Civilians who survived Battle of Okinawa sue gov’t for apology and compensation

August 16, 2012
Civilian victims of the 1945 Battle of Okinawa and their bereaved families on August 16 filed a lawsuit with the Naha District Court against the government seeking its apology and compensation.

In the latter days of World War II in 1945, Japan fought a fierce battle against the U.S. in Okinawa, and many local civilians were dragged into the battle and killed. Forty plaintiffs, including survivors and orphans, had survived the air raids and bombardments from the sea by the U.S. forces, and the ordering of “mass suicides” by the Japanese Army.

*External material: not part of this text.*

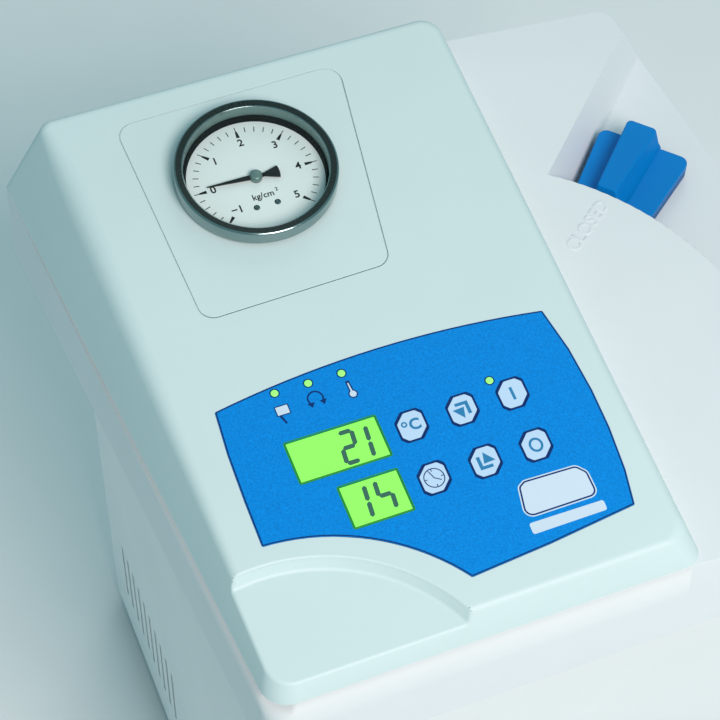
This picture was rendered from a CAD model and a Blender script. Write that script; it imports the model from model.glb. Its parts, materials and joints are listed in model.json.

Their petition submitted to the court criticizes the Japanese forces’ actions which had caused many civilian casualties as “wrongful conduct” disclaiming the national responsibility to protect the people. The plaintiffs demand that the government make an apology and pay them 440 million yen in damages. They also claim that the government is to blame for abandoning the sufferers and not providing any form of assistance after the war.

The plaintiffs talked at a news conference about their tragic experiences such as being ejected from caves or robbed of their food by the Japanese Army, and the wiping out of entire families. One of them said, “I hope to win this case in order to have our experience put on the historical record for the whole world to see and so the victims can feel a sense of having their suffering officially acknowledged.”